[Part of a data file]
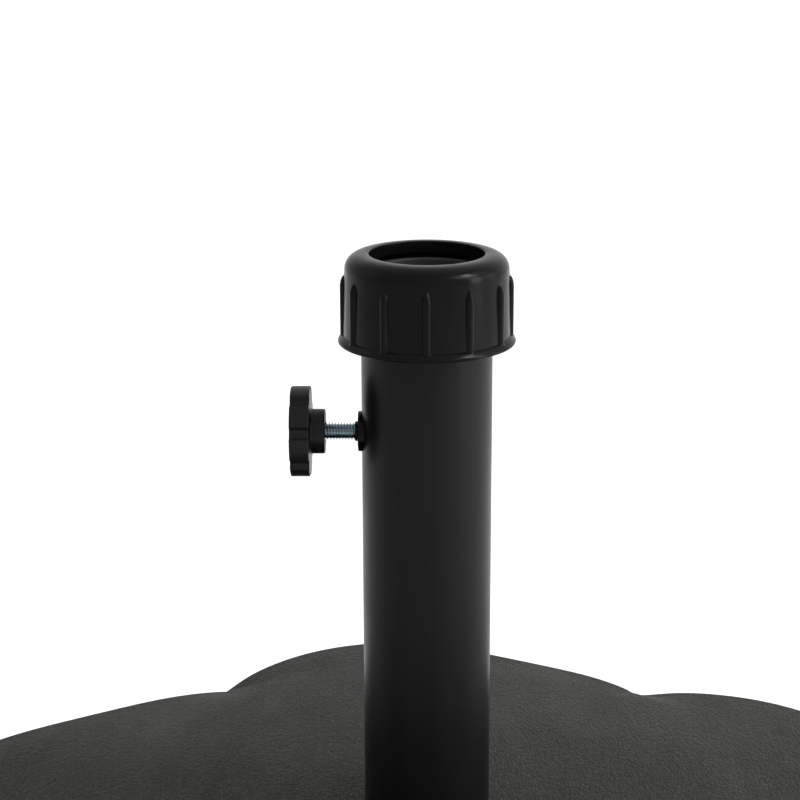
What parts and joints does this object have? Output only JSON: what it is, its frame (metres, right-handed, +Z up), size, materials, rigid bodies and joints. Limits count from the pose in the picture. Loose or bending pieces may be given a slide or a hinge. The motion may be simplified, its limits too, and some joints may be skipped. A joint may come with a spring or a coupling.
{
  "type": "parasol base",
  "caption": "Weighted parasol base: a petal-edged foot with a steel post, a ribbed collar nut on its open top and a star-knob clamp screw in its side.",
  "frame": {"origin": "on the floor under the rubber feet, on the post's axis", "axes": "+Z up along the post, -X out along the clamp screw towards its knob"},
  "size_m": [0.547, 0.5788, 0.37],
  "materials": {
    "grained_plastic": "fine leather grain, matt",
    "satin_plastic": "satin moulded",
    "pan_plastic": "matt moulded",
    "black_steel": "satin powder coat",
    "zinc_steel": "bright zinc plate",
    "cast_concrete": "cast concrete",
    "foot_rubber": "matt"
  },
  "bodies": {
    "base": {"top_cover": "grained_plastic", "ballast_block": "cast_concrete", "bottom_pan": "pan_plastic", "rubber_foot_1": "foot_rubber", "rubber_foot_2": "foot_rubber", "rubber_foot_3": "foot_rubber", "rubber_foot_4": "foot_rubber", "rubber_foot_5": "foot_rubber", "rubber_foot_6": "foot_rubber", "pan_screw_1": "zinc_steel", "pan_screw_2": "zinc_steel", "pan_screw_3": "zinc_steel", "pan_screw_4": "zinc_steel", "pan_screw_5": "zinc_steel", "pan_screw_6": "zinc_steel", "post_cup": "zinc_steel", "post_tube": "black_steel", "end_plug": "zinc_steel", "anchor_bolt": "zinc_steel", "anchor_washer": "zinc_steel", "post_seal": "foot_rubber", "threaded_sleeve": "satin_plastic", "screw_bush": "satin_plastic"},
    "clamp_ring_carrier": {"clamp_ring": "satin_plastic"},
    "collar_nut": {"cap_nut": "satin_plastic"},
    "screw_tip": {"pressure_pad": "satin_plastic"},
    "clamp_knob": {"clamp_screw": "zinc_steel", "knob_body": "satin_plastic"}
  },
  "joints": [
    {"name": "nut_lift", "type": "slide", "parent": "base", "child": "clamp_ring_carrier", "axis": [0, 0, 1], "range_m": [0, 0.0201]},
    {"name": "nut_turn", "type": "hinge", "parent": "clamp_ring_carrier", "child": "collar_nut", "pos_m": [0, 0, 0.35], "axis": [0, 0, 1], "range_deg": [0, 1800]},
    {"name": "screw_feed", "type": "slide", "parent": "base", "child": "screw_tip", "axis": [1, 0, 0], "range_m": [0, 0.01305]},
    {"name": "knob_turn", "type": "hinge", "parent": "screw_tip", "child": "clamp_knob", "pos_m": [-0.05, 0, 0.2862], "axis": [1, 0, 0], "range_deg": [0, 3744]}
  ],
  "couplings": [
    {"joint": "nut_lift", "follows": "nut_turn", "m_per_rad": 0.00063662},
    {"joint": "screw_feed", "follows": "knob_turn", "m_per_rad": 0.00019894}
  ]
}
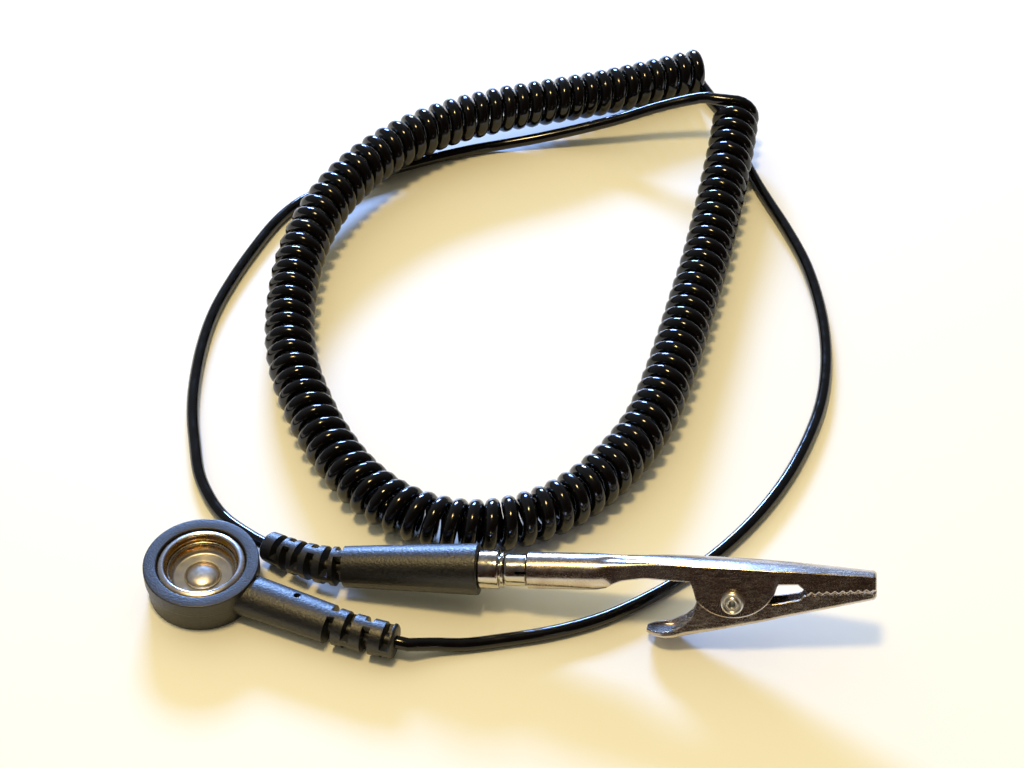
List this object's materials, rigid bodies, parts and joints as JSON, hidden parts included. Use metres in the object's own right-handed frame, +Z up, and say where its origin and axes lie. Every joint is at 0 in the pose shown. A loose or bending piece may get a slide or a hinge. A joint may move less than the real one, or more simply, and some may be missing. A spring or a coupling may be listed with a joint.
{
  "type": "coiled grounding cord",
  "caption": "Coiled static-discharge ground cord: a 10 mm snap socket head with an inner resistor, a curly cord, and a banana plug with a push-on alligator clip.",
  "frame": {"origin": "centre of the snap head's underside, on the table", "axes": "+X along the plug and the clip, +Y from them into the loop of the coil, +Z up"},
  "size_m": [0.1062, 0.1385, 0.0132],
  "materials": {
    "black_moulding": "matt moulded, finely grained",
    "black_pvc": "gloss",
    "nickel": "bright nickel plate",
    "spring_steel": "drawn wire",
    "brass": "stamped",
    "copper": "tinned",
    "resistor_paint": "painted"
  },
  "bodies": {
    "cord_body": {"snap_housing": "black_moulding", "snap_back_cap": "black_moulding", "snap_socket_cup": "nickel", "snap_retaining_ring": "spring_steel", "snap_rivet": "nickel", "contact_tag": "brass", "series_resistor": "resistor_paint", "crimp_sleeve": "copper", "snap_end_conductor": "copper", "snap_end_sheath": "black_pvc", "cord_snap_side": "black_pvc", "cord_coil": "black_pvc", "cord_plug_side": "black_pvc", "plug_end_sheath": "black_pvc", "plug_end_conductor": "copper", "plug_grip": "black_moulding", "plug_pin": "nickel"},
    "spring_cage": {"plug_spring_cage": "nickel"},
    "clip_body": {"clip_upper_jaw": "nickel", "clip_rivet": "nickel", "clip_spring": "spring_steel"},
    "lower_jaw": {"clip_lower_jaw": "nickel"}
  },
  "joints": [
    {"name": "cage_turn", "type": "hinge", "parent": "cord_body", "child": "spring_cage", "pos_m": [0.04785, -0.00275, 0.00713], "axis": [-0.9874, 0.116, -0.108], "range_deg": [0, 150]},
    {"name": "clip_pull_off", "type": "slide", "parent": "spring_cage", "child": "clip_body", "axis": [0.9874, -0.116, 0.108], "range_m": [0, 0.012]},
    {"name": "jaw_open", "type": "hinge", "parent": "clip_body", "child": "lower_jaw", "pos_m": [0.07709, -0.00779, 0.00756], "axis": [0.1547, 0.8538, -0.4971], "range_deg": [0, 22], "stiffness_Nm_per_rad": 0.03, "springref_deg": -11.46, "deforming": ["clip_spring"]}
  ]
}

**Task:** Repeat the listing exactly, from its first line to its last.

**Correct response:**
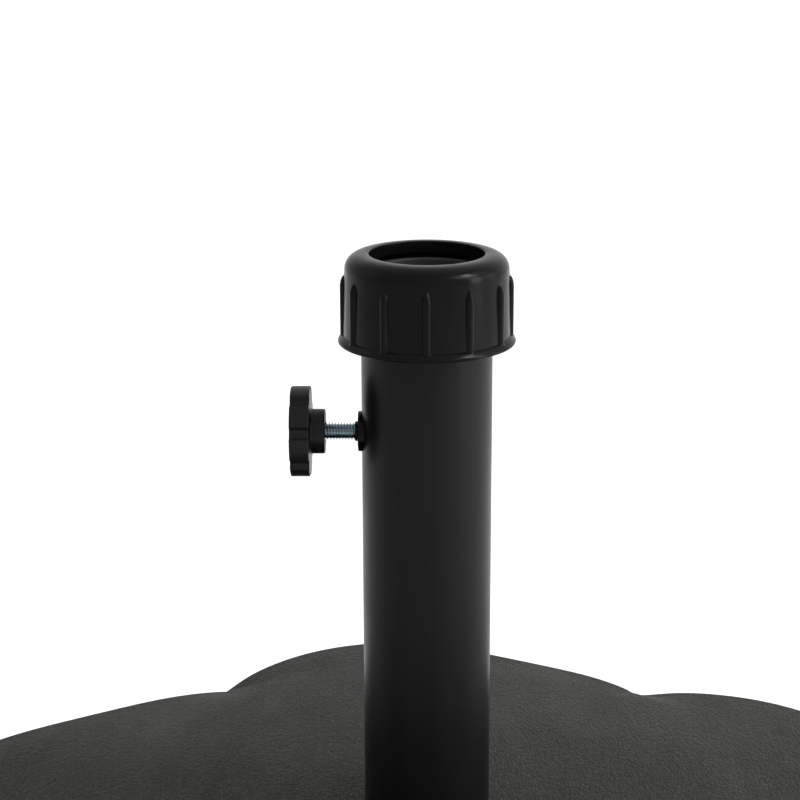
What parts and joints does this object have? Output only JSON: what it is, its frame (metres, right-handed, +Z up), size, materials, rigid bodies and joints. Limits count from the pose in the picture. Loose or bending pieces may be given a slide or a hinge. The motion may be simplified, its limits too, and some joints may be skipped. A joint may come with a spring or a coupling.
{
  "type": "parasol base",
  "caption": "Weighted parasol base: a petal-edged foot with a steel post, a ribbed collar nut on its open top and a star-knob clamp screw in its side.",
  "frame": {"origin": "on the floor under the rubber feet, on the post's axis", "axes": "+Z up along the post, -X out along the clamp screw towards its knob"},
  "size_m": [0.547, 0.5788, 0.37],
  "materials": {
    "grained_plastic": "fine leather grain, matt",
    "satin_plastic": "satin moulded",
    "pan_plastic": "matt moulded",
    "black_steel": "satin powder coat",
    "zinc_steel": "bright zinc plate",
    "cast_concrete": "cast concrete",
    "foot_rubber": "matt"
  },
  "bodies": {
    "base": {"top_cover": "grained_plastic", "ballast_block": "cast_concrete", "bottom_pan": "pan_plastic", "rubber_foot_1": "foot_rubber", "rubber_foot_2": "foot_rubber", "rubber_foot_3": "foot_rubber", "rubber_foot_4": "foot_rubber", "rubber_foot_5": "foot_rubber", "rubber_foot_6": "foot_rubber", "pan_screw_1": "zinc_steel", "pan_screw_2": "zinc_steel", "pan_screw_3": "zinc_steel", "pan_screw_4": "zinc_steel", "pan_screw_5": "zinc_steel", "pan_screw_6": "zinc_steel", "post_cup": "zinc_steel", "post_tube": "black_steel", "end_plug": "zinc_steel", "anchor_bolt": "zinc_steel", "anchor_washer": "zinc_steel", "post_seal": "foot_rubber", "threaded_sleeve": "satin_plastic", "screw_bush": "satin_plastic"},
    "clamp_ring_carrier": {"clamp_ring": "satin_plastic"},
    "collar_nut": {"cap_nut": "satin_plastic"},
    "screw_tip": {"pressure_pad": "satin_plastic"},
    "clamp_knob": {"clamp_screw": "zinc_steel", "knob_body": "satin_plastic"}
  },
  "joints": [
    {"name": "nut_lift", "type": "slide", "parent": "base", "child": "clamp_ring_carrier", "axis": [0, 0, 1], "range_m": [0, 0.0201]},
    {"name": "nut_turn", "type": "hinge", "parent": "clamp_ring_carrier", "child": "collar_nut", "pos_m": [0, 0, 0.35], "axis": [0, 0, 1], "range_deg": [0, 1800]},
    {"name": "screw_feed", "type": "slide", "parent": "base", "child": "screw_tip", "axis": [1, 0, 0], "range_m": [0, 0.01305]},
    {"name": "knob_turn", "type": "hinge", "parent": "screw_tip", "child": "clamp_knob", "pos_m": [-0.05, 0, 0.2862], "axis": [1, 0, 0], "range_deg": [0, 3744]}
  ],
  "couplings": [
    {"joint": "nut_lift", "follows": "nut_turn", "m_per_rad": 0.00063662},
    {"joint": "screw_feed", "follows": "knob_turn", "m_per_rad": 0.00019894}
  ]
}
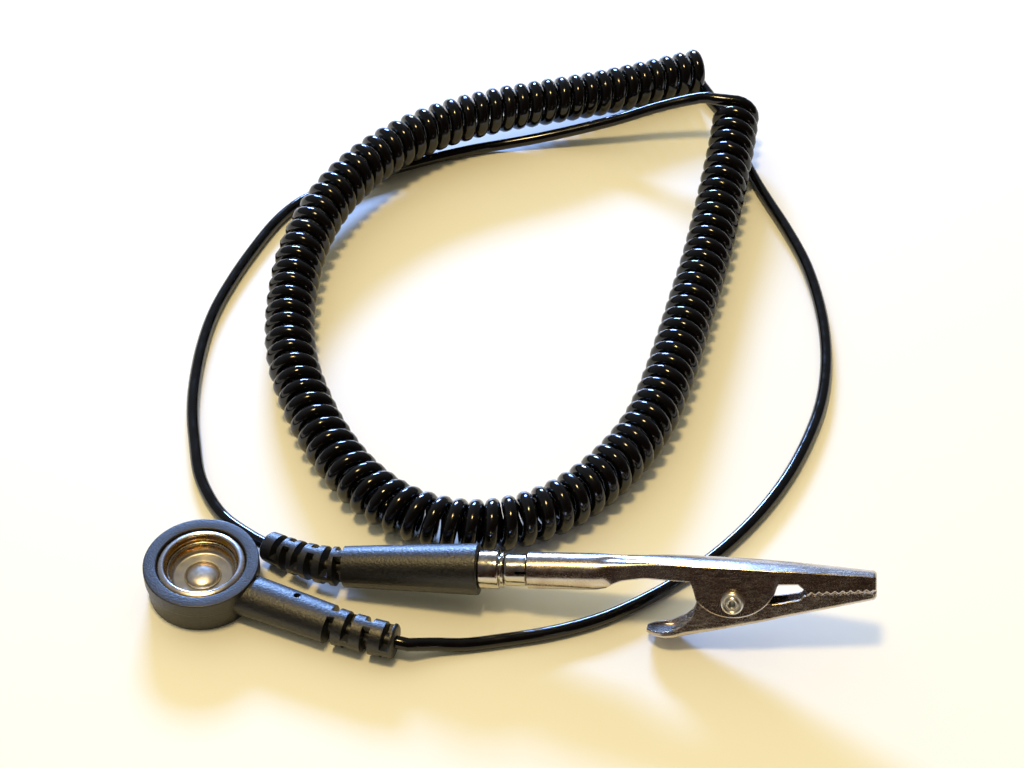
List this object's materials, rigid bodies, parts and joints as JSON, hidden parts included. Use metres in the object's own right-handed frame, +Z up, and say where its origin and axes lie. Every joint is at 0 in the pose shown. A loose or bending piece may get a slide or a hinge. A joint may move less than the real one, or more simply, and some may be missing. A spring or a coupling may be listed with a joint.
{
  "type": "coiled grounding cord",
  "caption": "Coiled static-discharge ground cord: a 10 mm snap socket head with an inner resistor, a curly cord, and a banana plug with a push-on alligator clip.",
  "frame": {"origin": "centre of the snap head's underside, on the table", "axes": "+X along the plug and the clip, +Y from them into the loop of the coil, +Z up"},
  "size_m": [0.1062, 0.1385, 0.0132],
  "materials": {
    "black_moulding": "matt moulded, finely grained",
    "black_pvc": "gloss",
    "nickel": "bright nickel plate",
    "spring_steel": "drawn wire",
    "brass": "stamped",
    "copper": "tinned",
    "resistor_paint": "painted"
  },
  "bodies": {
    "cord_body": {"snap_housing": "black_moulding", "snap_back_cap": "black_moulding", "snap_socket_cup": "nickel", "snap_retaining_ring": "spring_steel", "snap_rivet": "nickel", "contact_tag": "brass", "series_resistor": "resistor_paint", "crimp_sleeve": "copper", "snap_end_conductor": "copper", "snap_end_sheath": "black_pvc", "cord_snap_side": "black_pvc", "cord_coil": "black_pvc", "cord_plug_side": "black_pvc", "plug_end_sheath": "black_pvc", "plug_end_conductor": "copper", "plug_grip": "black_moulding", "plug_pin": "nickel"},
    "spring_cage": {"plug_spring_cage": "nickel"},
    "clip_body": {"clip_upper_jaw": "nickel", "clip_rivet": "nickel", "clip_spring": "spring_steel"},
    "lower_jaw": {"clip_lower_jaw": "nickel"}
  },
  "joints": [
    {"name": "cage_turn", "type": "hinge", "parent": "cord_body", "child": "spring_cage", "pos_m": [0.04785, -0.00275, 0.00713], "axis": [-0.9874, 0.116, -0.108], "range_deg": [0, 150]},
    {"name": "clip_pull_off", "type": "slide", "parent": "spring_cage", "child": "clip_body", "axis": [0.9874, -0.116, 0.108], "range_m": [0, 0.012]},
    {"name": "jaw_open", "type": "hinge", "parent": "clip_body", "child": "lower_jaw", "pos_m": [0.07709, -0.00779, 0.00756], "axis": [0.1547, 0.8538, -0.4971], "range_deg": [0, 22], "stiffness_Nm_per_rad": 0.03, "springref_deg": -11.46, "deforming": ["clip_spring"]}
  ]
}